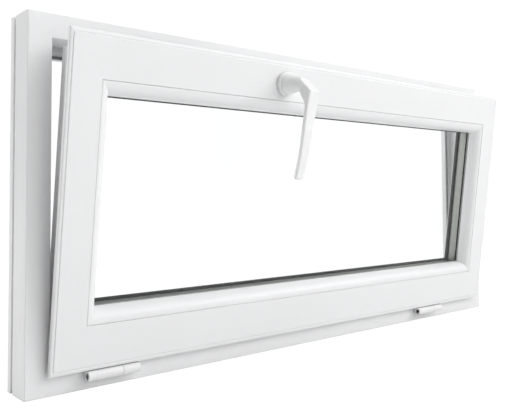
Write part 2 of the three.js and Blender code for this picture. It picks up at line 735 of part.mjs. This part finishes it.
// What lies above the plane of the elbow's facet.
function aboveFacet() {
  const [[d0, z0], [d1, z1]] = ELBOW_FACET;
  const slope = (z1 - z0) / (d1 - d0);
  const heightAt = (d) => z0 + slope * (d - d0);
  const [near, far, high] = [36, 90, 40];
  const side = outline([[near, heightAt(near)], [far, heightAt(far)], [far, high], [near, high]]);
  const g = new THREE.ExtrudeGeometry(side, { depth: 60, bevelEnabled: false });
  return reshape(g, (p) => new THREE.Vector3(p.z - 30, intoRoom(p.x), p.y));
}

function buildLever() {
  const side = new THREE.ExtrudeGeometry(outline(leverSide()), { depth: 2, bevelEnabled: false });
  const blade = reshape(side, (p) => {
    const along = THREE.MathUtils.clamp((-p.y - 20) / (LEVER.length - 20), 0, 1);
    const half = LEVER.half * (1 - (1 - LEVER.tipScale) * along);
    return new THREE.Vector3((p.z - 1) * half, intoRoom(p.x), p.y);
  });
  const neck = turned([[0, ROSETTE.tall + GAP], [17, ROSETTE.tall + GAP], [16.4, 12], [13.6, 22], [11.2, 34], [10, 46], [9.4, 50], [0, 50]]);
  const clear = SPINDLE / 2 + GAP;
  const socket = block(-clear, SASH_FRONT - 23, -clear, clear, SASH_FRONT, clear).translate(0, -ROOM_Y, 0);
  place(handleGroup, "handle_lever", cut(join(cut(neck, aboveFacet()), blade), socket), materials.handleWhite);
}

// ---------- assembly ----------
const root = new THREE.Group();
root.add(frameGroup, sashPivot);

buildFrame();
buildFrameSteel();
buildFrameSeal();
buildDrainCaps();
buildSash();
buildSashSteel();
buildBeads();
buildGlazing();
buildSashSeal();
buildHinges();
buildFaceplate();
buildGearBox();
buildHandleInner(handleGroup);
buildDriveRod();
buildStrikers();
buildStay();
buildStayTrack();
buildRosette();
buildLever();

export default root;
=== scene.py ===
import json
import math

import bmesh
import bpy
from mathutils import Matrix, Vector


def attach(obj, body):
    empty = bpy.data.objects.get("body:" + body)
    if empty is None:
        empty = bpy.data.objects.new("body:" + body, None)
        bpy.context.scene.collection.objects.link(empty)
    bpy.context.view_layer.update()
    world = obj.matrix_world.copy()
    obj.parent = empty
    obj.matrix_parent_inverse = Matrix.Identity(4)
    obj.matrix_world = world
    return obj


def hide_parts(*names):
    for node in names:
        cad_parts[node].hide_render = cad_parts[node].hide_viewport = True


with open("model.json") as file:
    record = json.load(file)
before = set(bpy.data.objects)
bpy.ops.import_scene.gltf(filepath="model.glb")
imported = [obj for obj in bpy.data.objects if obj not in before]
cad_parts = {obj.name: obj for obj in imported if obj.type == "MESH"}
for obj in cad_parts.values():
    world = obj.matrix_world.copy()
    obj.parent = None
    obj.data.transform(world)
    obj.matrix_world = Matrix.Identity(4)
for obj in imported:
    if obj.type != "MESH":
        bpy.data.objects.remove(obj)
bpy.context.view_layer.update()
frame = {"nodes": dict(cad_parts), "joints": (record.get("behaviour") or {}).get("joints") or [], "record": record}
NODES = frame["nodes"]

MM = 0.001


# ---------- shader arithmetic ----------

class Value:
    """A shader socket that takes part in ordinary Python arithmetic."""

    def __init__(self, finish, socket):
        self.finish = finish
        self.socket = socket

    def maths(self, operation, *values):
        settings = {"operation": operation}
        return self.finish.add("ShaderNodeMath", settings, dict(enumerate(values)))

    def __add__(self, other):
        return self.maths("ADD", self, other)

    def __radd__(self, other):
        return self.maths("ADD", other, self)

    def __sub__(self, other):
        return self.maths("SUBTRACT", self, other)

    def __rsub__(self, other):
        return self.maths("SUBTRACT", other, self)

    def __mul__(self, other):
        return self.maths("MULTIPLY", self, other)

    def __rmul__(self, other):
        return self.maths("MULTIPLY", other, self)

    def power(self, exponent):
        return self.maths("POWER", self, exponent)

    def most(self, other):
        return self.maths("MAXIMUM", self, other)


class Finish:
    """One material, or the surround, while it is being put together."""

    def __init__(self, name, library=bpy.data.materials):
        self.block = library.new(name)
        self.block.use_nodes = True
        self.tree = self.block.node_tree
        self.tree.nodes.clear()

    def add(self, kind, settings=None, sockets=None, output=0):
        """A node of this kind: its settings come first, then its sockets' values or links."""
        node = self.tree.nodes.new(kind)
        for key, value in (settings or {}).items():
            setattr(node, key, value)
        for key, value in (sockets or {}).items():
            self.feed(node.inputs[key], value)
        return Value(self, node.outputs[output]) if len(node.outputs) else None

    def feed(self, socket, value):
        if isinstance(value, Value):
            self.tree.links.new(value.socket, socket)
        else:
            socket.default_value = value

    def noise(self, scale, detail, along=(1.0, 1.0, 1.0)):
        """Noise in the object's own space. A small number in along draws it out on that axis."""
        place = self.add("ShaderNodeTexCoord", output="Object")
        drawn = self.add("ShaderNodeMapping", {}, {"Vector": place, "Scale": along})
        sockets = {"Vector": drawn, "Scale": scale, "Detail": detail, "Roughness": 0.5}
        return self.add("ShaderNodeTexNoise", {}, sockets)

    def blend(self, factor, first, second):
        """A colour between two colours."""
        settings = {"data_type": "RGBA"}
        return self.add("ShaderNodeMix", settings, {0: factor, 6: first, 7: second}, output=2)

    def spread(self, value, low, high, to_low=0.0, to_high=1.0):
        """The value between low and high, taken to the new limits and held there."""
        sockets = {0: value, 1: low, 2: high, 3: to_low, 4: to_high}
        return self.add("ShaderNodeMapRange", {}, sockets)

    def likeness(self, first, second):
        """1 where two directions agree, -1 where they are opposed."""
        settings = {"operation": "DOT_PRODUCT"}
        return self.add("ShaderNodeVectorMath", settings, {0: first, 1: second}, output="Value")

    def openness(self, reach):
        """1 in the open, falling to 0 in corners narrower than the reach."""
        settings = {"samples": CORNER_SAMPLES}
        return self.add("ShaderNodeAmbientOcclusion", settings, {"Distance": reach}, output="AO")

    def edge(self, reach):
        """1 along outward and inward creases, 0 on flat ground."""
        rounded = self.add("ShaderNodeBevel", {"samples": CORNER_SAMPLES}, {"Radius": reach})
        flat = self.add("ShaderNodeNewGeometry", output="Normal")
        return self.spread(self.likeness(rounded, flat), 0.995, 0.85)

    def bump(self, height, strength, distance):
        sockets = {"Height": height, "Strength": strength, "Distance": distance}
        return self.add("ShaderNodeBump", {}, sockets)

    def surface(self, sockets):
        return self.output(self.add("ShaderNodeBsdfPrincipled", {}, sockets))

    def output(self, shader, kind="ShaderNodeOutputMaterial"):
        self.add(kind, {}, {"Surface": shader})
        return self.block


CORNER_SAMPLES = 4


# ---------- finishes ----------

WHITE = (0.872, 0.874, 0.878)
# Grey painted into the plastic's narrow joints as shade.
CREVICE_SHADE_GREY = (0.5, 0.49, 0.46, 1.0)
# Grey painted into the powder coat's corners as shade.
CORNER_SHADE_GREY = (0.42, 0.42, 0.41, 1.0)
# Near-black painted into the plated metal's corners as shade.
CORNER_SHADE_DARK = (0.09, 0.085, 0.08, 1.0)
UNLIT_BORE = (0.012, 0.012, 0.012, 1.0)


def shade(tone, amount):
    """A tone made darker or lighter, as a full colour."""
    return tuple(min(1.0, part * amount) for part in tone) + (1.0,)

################

◆ Exercise requirements: Quote the data above in full, changing nothing.

◆ Solution for this task:
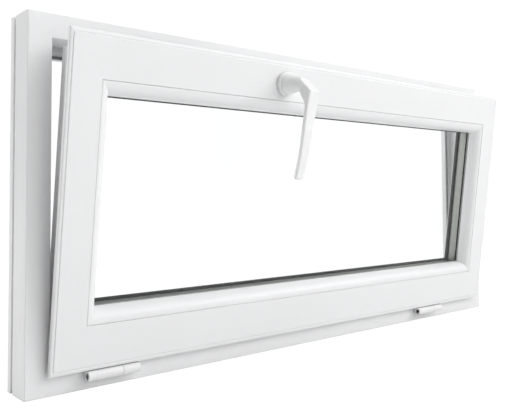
Write part 2 of the three.js and Blender code for this picture. It picks up at line 735 of part.mjs. This part finishes it.
// What lies above the plane of the elbow's facet.
function aboveFacet() {
  const [[d0, z0], [d1, z1]] = ELBOW_FACET;
  const slope = (z1 - z0) / (d1 - d0);
  const heightAt = (d) => z0 + slope * (d - d0);
  const [near, far, high] = [36, 90, 40];
  const side = outline([[near, heightAt(near)], [far, heightAt(far)], [far, high], [near, high]]);
  const g = new THREE.ExtrudeGeometry(side, { depth: 60, bevelEnabled: false });
  return reshape(g, (p) => new THREE.Vector3(p.z - 30, intoRoom(p.x), p.y));
}

function buildLever() {
  const side = new THREE.ExtrudeGeometry(outline(leverSide()), { depth: 2, bevelEnabled: false });
  const blade = reshape(side, (p) => {
    const along = THREE.MathUtils.clamp((-p.y - 20) / (LEVER.length - 20), 0, 1);
    const half = LEVER.half * (1 - (1 - LEVER.tipScale) * along);
    return new THREE.Vector3((p.z - 1) * half, intoRoom(p.x), p.y);
  });
  const neck = turned([[0, ROSETTE.tall + GAP], [17, ROSETTE.tall + GAP], [16.4, 12], [13.6, 22], [11.2, 34], [10, 46], [9.4, 50], [0, 50]]);
  const clear = SPINDLE / 2 + GAP;
  const socket = block(-clear, SASH_FRONT - 23, -clear, clear, SASH_FRONT, clear).translate(0, -ROOM_Y, 0);
  place(handleGroup, "handle_lever", cut(join(cut(neck, aboveFacet()), blade), socket), materials.handleWhite);
}

// ---------- assembly ----------
const root = new THREE.Group();
root.add(frameGroup, sashPivot);

buildFrame();
buildFrameSteel();
buildFrameSeal();
buildDrainCaps();
buildSash();
buildSashSteel();
buildBeads();
buildGlazing();
buildSashSeal();
buildHinges();
buildFaceplate();
buildGearBox();
buildHandleInner(handleGroup);
buildDriveRod();
buildStrikers();
buildStay();
buildStayTrack();
buildRosette();
buildLever();

export default root;
=== scene.py ===
import json
import math

import bmesh
import bpy
from mathutils import Matrix, Vector


def attach(obj, body):
    empty = bpy.data.objects.get("body:" + body)
    if empty is None:
        empty = bpy.data.objects.new("body:" + body, None)
        bpy.context.scene.collection.objects.link(empty)
    bpy.context.view_layer.update()
    world = obj.matrix_world.copy()
    obj.parent = empty
    obj.matrix_parent_inverse = Matrix.Identity(4)
    obj.matrix_world = world
    return obj


def hide_parts(*names):
    for node in names:
        cad_parts[node].hide_render = cad_parts[node].hide_viewport = True


with open("model.json") as file:
    record = json.load(file)
before = set(bpy.data.objects)
bpy.ops.import_scene.gltf(filepath="model.glb")
imported = [obj for obj in bpy.data.objects if obj not in before]
cad_parts = {obj.name: obj for obj in imported if obj.type == "MESH"}
for obj in cad_parts.values():
    world = obj.matrix_world.copy()
    obj.parent = None
    obj.data.transform(world)
    obj.matrix_world = Matrix.Identity(4)
for obj in imported:
    if obj.type != "MESH":
        bpy.data.objects.remove(obj)
bpy.context.view_layer.update()
frame = {"nodes": dict(cad_parts), "joints": (record.get("behaviour") or {}).get("joints") or [], "record": record}
NODES = frame["nodes"]

MM = 0.001


# ---------- shader arithmetic ----------

class Value:
    """A shader socket that takes part in ordinary Python arithmetic."""

    def __init__(self, finish, socket):
        self.finish = finish
        self.socket = socket

    def maths(self, operation, *values):
        settings = {"operation": operation}
        return self.finish.add("ShaderNodeMath", settings, dict(enumerate(values)))

    def __add__(self, other):
        return self.maths("ADD", self, other)

    def __radd__(self, other):
        return self.maths("ADD", other, self)

    def __sub__(self, other):
        return self.maths("SUBTRACT", self, other)

    def __rsub__(self, other):
        return self.maths("SUBTRACT", other, self)

    def __mul__(self, other):
        return self.maths("MULTIPLY", self, other)

    def __rmul__(self, other):
        return self.maths("MULTIPLY", other, self)

    def power(self, exponent):
        return self.maths("POWER", self, exponent)

    def most(self, other):
        return self.maths("MAXIMUM", self, other)


class Finish:
    """One material, or the surround, while it is being put together."""

    def __init__(self, name, library=bpy.data.materials):
        self.block = library.new(name)
        self.block.use_nodes = True
        self.tree = self.block.node_tree
        self.tree.nodes.clear()

    def add(self, kind, settings=None, sockets=None, output=0):
        """A node of this kind: its settings come first, then its sockets' values or links."""
        node = self.tree.nodes.new(kind)
        for key, value in (settings or {}).items():
            setattr(node, key, value)
        for key, value in (sockets or {}).items():
            self.feed(node.inputs[key], value)
        return Value(self, node.outputs[output]) if len(node.outputs) else None

    def feed(self, socket, value):
        if isinstance(value, Value):
            self.tree.links.new(value.socket, socket)
        else:
            socket.default_value = value

    def noise(self, scale, detail, along=(1.0, 1.0, 1.0)):
        """Noise in the object's own space. A small number in along draws it out on that axis."""
        place = self.add("ShaderNodeTexCoord", output="Object")
        drawn = self.add("ShaderNodeMapping", {}, {"Vector": place, "Scale": along})
        sockets = {"Vector": drawn, "Scale": scale, "Detail": detail, "Roughness": 0.5}
        return self.add("ShaderNodeTexNoise", {}, sockets)

    def blend(self, factor, first, second):
        """A colour between two colours."""
        settings = {"data_type": "RGBA"}
        return self.add("ShaderNodeMix", settings, {0: factor, 6: first, 7: second}, output=2)

    def spread(self, value, low, high, to_low=0.0, to_high=1.0):
        """The value between low and high, taken to the new limits and held there."""
        sockets = {0: value, 1: low, 2: high, 3: to_low, 4: to_high}
        return self.add("ShaderNodeMapRange", {}, sockets)

    def likeness(self, first, second):
        """1 where two directions agree, -1 where they are opposed."""
        settings = {"operation": "DOT_PRODUCT"}
        return self.add("ShaderNodeVectorMath", settings, {0: first, 1: second}, output="Value")

    def openness(self, reach):
        """1 in the open, falling to 0 in corners narrower than the reach."""
        settings = {"samples": CORNER_SAMPLES}
        return self.add("ShaderNodeAmbientOcclusion", settings, {"Distance": reach}, output="AO")

    def edge(self, reach):
        """1 along outward and inward creases, 0 on flat ground."""
        rounded = self.add("ShaderNodeBevel", {"samples": CORNER_SAMPLES}, {"Radius": reach})
        flat = self.add("ShaderNodeNewGeometry", output="Normal")
        return self.spread(self.likeness(rounded, flat), 0.995, 0.85)

    def bump(self, height, strength, distance):
        sockets = {"Height": height, "Strength": strength, "Distance": distance}
        return self.add("ShaderNodeBump", {}, sockets)

    def surface(self, sockets):
        return self.output(self.add("ShaderNodeBsdfPrincipled", {}, sockets))

    def output(self, shader, kind="ShaderNodeOutputMaterial"):
        self.add(kind, {}, {"Surface": shader})
        return self.block


CORNER_SAMPLES = 4


# ---------- finishes ----------

WHITE = (0.872, 0.874, 0.878)
# Grey painted into the plastic's narrow joints as shade.
CREVICE_SHADE_GREY = (0.5, 0.49, 0.46, 1.0)
# Grey painted into the powder coat's corners as shade.
CORNER_SHADE_GREY = (0.42, 0.42, 0.41, 1.0)
# Near-black painted into the plated metal's corners as shade.
CORNER_SHADE_DARK = (0.09, 0.085, 0.08, 1.0)
UNLIT_BORE = (0.012, 0.012, 0.012, 1.0)


def shade(tone, amount):
    """A tone made darker or lighter, as a full colour."""
    return tuple(min(1.0, part * amount) for part in tone) + (1.0,)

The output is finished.